STATED TASK —
Verbatim output of all the material below is required.

——

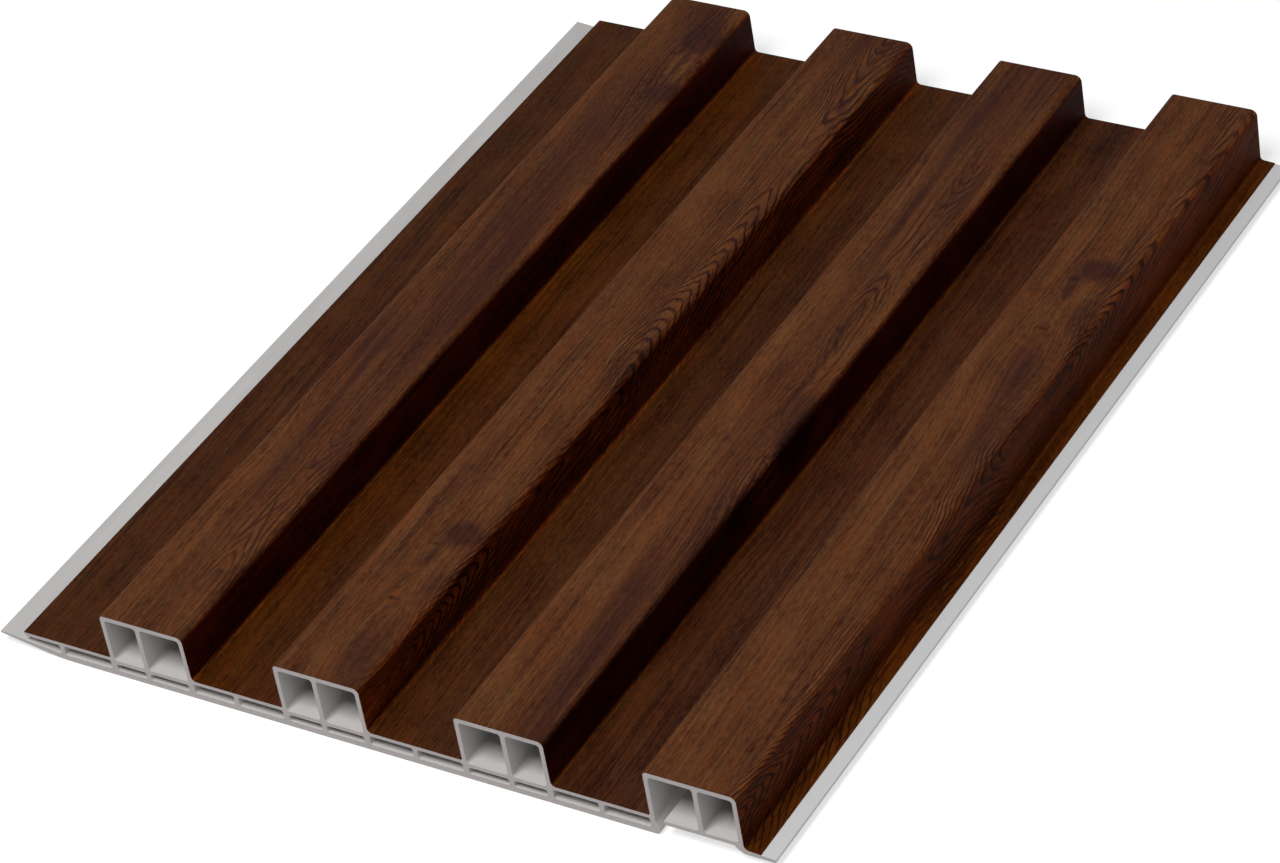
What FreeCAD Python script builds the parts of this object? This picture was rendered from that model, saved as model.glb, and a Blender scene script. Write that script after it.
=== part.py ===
"""Slatted wall panel: a short length of hollow plastic wall cladding with a wood-print film on its face.

The panel lies on its back. X runs across the slats, Y along them, Z out of the wall.
The section is drawn from X = 0 at the film's left edge and is centred before it is extruded.
Sizes are in millimetres.
"""
import FreeCAD, Part
import math
import os

# Length and slats
length = 220.0              # cut length, along the slats
pitch = 40.0                # from one slat to the next, and so a quarter of the width that it covers
slat_width = 19.1           # plastic only, the film adds its thickness on both sides
slat_rise = 10.5            # slat top above the groove face
slat_web_shifts = (-1.0, -0.5, 0.8, 1.0)    # each slat's inner web, off the slat's middle
groove_web_shifts = (-0.5, -0.2, 0.0)       # each full groove's inner web, off the groove's middle

# Walls
base_thickness = 4.3        # back plane to groove face, plastic only
back_skin = 1.3
groove_skin = 0.8
side_wall = 0.9
top_wall = 1.0
slat_floor = 0.9            # skin between a slat's two cells and the cells behind them
slat_floor_height = 2.9     # underside of that skin above the back plane
web = 1.0
wall_web = 1.3              # webs that stand behind a slat's side walls
film_thickness = 0.2

# Rounds
left_shoulder = 0.9
right_shoulder = 1.2
left_foot = 0.4
right_foot = 1.1
slat_cell_round = 0.7
base_cell_round = 0.5

# Left edge: a slot for the next panel's tongue and a sprung nailing flange behind it
slot_depth = 8.3            # from the film's edge
flange_reach = 6.2          # beyond the film's edge
flange_bend = 8.0           # where it leaves the back plane, inside the film's edge
flange_lift = 2.4           # underside of its tip above the back plane
flange_tip = 0.5            # thickness at the tip
flange_bend_round = 40.0

# Right edge: a tongue for the next panel's slot
tongue_end_clearance = 2.1  # left free at the bottom of the slot
tongue_back_clearance = 0.1     # between the tongue and the slot's back wall
tongue_tip = 0.7            # thickness at the tip
tongue_root = 1.1           # thickness beside the slat
tongue_film = 3.4           # width of the film on it
tongue_root_round = 1.0
heel_width = 1.9            # thicker foot under the last slat's right wall
heel_drop = 0.7
heel_slope = 0.5
heel_round = 0.3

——

RESPONSE TO THE TASK —
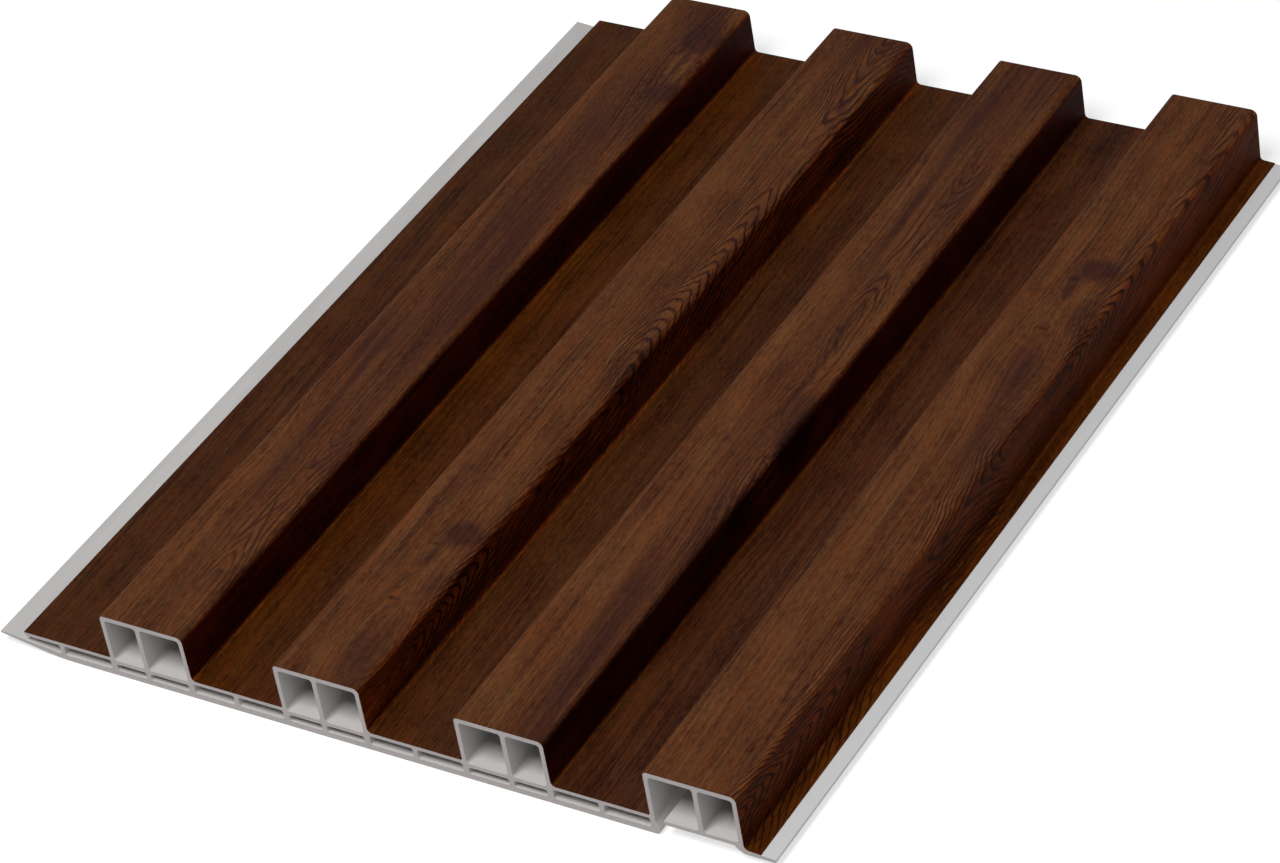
What FreeCAD Python script builds the parts of this object? This picture was rendered from that model, saved as model.glb, and a Blender scene script. Write that script after it.
=== part.py ===
"""Slatted wall panel: a short length of hollow plastic wall cladding with a wood-print film on its face.

The panel lies on its back. X runs across the slats, Y along them, Z out of the wall.
The section is drawn from X = 0 at the film's left edge and is centred before it is extruded.
Sizes are in millimetres.
"""
import FreeCAD, Part
import math
import os

# Length and slats
length = 220.0              # cut length, along the slats
pitch = 40.0                # from one slat to the next, and so a quarter of the width that it covers
slat_width = 19.1           # plastic only, the film adds its thickness on both sides
slat_rise = 10.5            # slat top above the groove face
slat_web_shifts = (-1.0, -0.5, 0.8, 1.0)    # each slat's inner web, off the slat's middle
groove_web_shifts = (-0.5, -0.2, 0.0)       # each full groove's inner web, off the groove's middle

# Walls
base_thickness = 4.3        # back plane to groove face, plastic only
back_skin = 1.3
groove_skin = 0.8
side_wall = 0.9
top_wall = 1.0
slat_floor = 0.9            # skin between a slat's two cells and the cells behind them
slat_floor_height = 2.9     # underside of that skin above the back plane
web = 1.0
wall_web = 1.3              # webs that stand behind a slat's side walls
film_thickness = 0.2

# Rounds
left_shoulder = 0.9
right_shoulder = 1.2
left_foot = 0.4
right_foot = 1.1
slat_cell_round = 0.7
base_cell_round = 0.5

# Left edge: a slot for the next panel's tongue and a sprung nailing flange behind it
slot_depth = 8.3            # from the film's edge
flange_reach = 6.2          # beyond the film's edge
flange_bend = 8.0           # where it leaves the back plane, inside the film's edge
flange_lift = 2.4           # underside of its tip above the back plane
flange_tip = 0.5            # thickness at the tip
flange_bend_round = 40.0

# Right edge: a tongue for the next panel's slot
tongue_end_clearance = 2.1  # left free at the bottom of the slot
tongue_back_clearance = 0.1     # between the tongue and the slot's back wall
tongue_tip = 0.7            # thickness at the tip
tongue_root = 1.1           # thickness beside the slat
tongue_film = 3.4           # width of the film on it
tongue_root_round = 1.0
heel_width = 1.9            # thicker foot under the last slat's right wall
heel_drop = 0.7
heel_slope = 0.5
heel_round = 0.3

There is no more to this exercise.